--- Begin ---

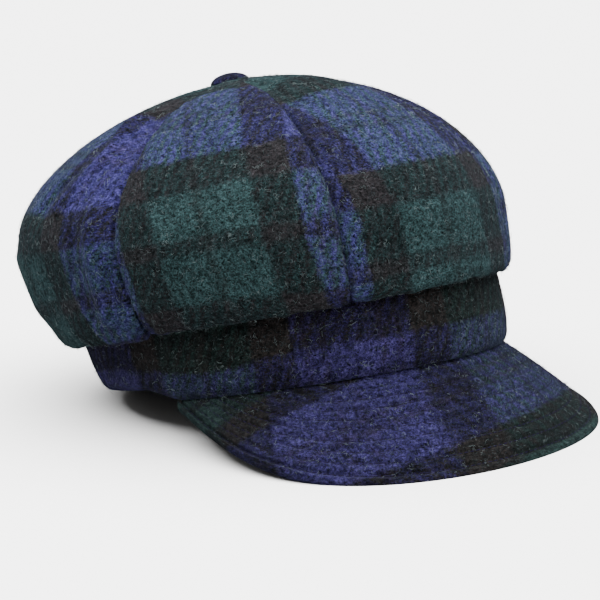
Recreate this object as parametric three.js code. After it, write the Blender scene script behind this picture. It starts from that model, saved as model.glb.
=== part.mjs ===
// A baker boy cap in woollen tweed: six crown gores, a headband, a peak and a cloth-covered top button.
// Millimetres, +Z up. The wearer's front looks along -Y and the wearer's left is +X.
// The cap stands as it rests on a table: on the rim of the peak and the back of the headband.
import * as THREE from 'three';

// Driving dimensions of the headband
const headLength = 200;
const headWidth = 163;
const bandHeight = 34;
const bandWall = 3.2;
const bandSwell = 1.6;
const bandEdgeRounding = 0.15;

// Driving dimensions of the crown, measured from the plane of the headband's lower edge
const crownHeight = 136;
const crownOverhang = 34;
const tipSetback = 19;
const clothWall = 2.2;
const tuckWall = 1.5;
const tuckFrom = 1.3;
const tuckTo = 1.75;
const goreCount = 6;
const seamPinch = 2.6;
const seamPinchWidth = 8;
const pinchAtTip = 0.16;
const crownFullness = 1.9;
const frontFullness = 0.22;
const crownFlatness = 1.75;

// Driving dimensions of the peak
const peakReach = 28;
const peakFlare = 29;
const peakSpan = 182;
const peakWall = 4;
const peakArch = 2.5;
const peakRootInset = 1.6;
const peakTipFullness = 4.4;
const peakRimRounding = 0.35;
const peakSideEnd = 0.98;

// Driving dimensions of the top button
const buttonDiameter = 18;
const buttonHeight = 5;
const buttonBack = 0.82;
const buttonEdge = 0.3;
const buttonSeat = 0.2;

// Clearances between neighbouring pieces, and how the cap rests
const seamGap = 0.35;
const bandGap = 0.4;
const restTilt = 12;
const restSettle = 1.4;

// How each form of the crown and band runs round the cap: mean + front * cos(angle) + ends * cos(2 angle).
// Lengths are shares of the size named in "of". The band's lean outwards and the turn of the tucked edge
// are in degrees, so theirs is 1.
const ROUND = {
  lean: { mean: 9, front: -10.5, ends: 2.5, of: 1 },
  tuckTurn: { mean: 54, front: -12, ends: -2, of: 1 },
  overhang: { mean: 0.64, front: -0.4, ends: -0.055, of: crownOverhang },
  widestHeight: { mean: 0.513, front: -0.073, ends: 0.005, of: crownHeight },
  sideFall: { mean: 0.092, front: 0.015, ends: 0.004, of: crownHeight },
  tuck: { mean: 0.455, front: -0.09, ends: -0.012, of: crownOverhang },
};

// How a hanging fold moves the lower handle of the crown's side curve, for each millimetre that it hangs,
// and how fast it comes in below the widest line.
const sagOut = 0.5;
const sagDown = 1.8;
const sagOnset = 2;

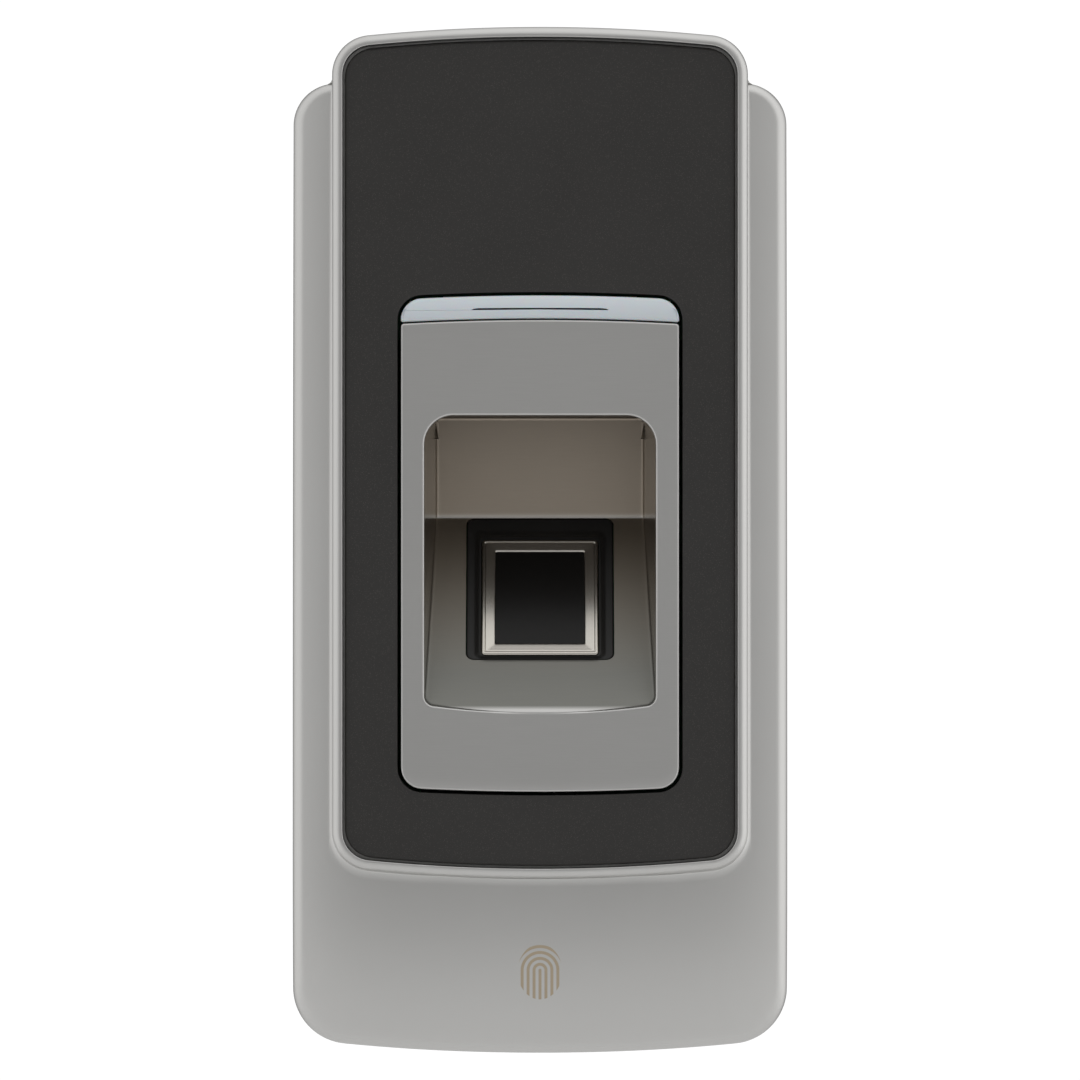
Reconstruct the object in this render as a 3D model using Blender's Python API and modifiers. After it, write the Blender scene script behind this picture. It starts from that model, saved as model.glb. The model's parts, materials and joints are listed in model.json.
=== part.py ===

--- End ---

Starting with the first line of the data above, copy each line exactly until you reach the line with "import * as THREE from 'three';"; include that line as well.

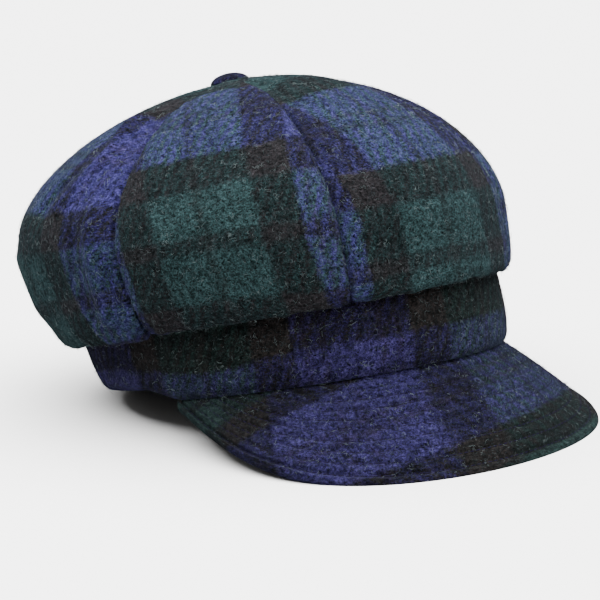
Recreate this object as parametric three.js code. After it, write the Blender scene script behind this picture. It starts from that model, saved as model.glb.
=== part.mjs ===
// A baker boy cap in woollen tweed: six crown gores, a headband, a peak and a cloth-covered top button.
// Millimetres, +Z up. The wearer's front looks along -Y and the wearer's left is +X.
// The cap stands as it rests on a table: on the rim of the peak and the back of the headband.
import * as THREE from 'three';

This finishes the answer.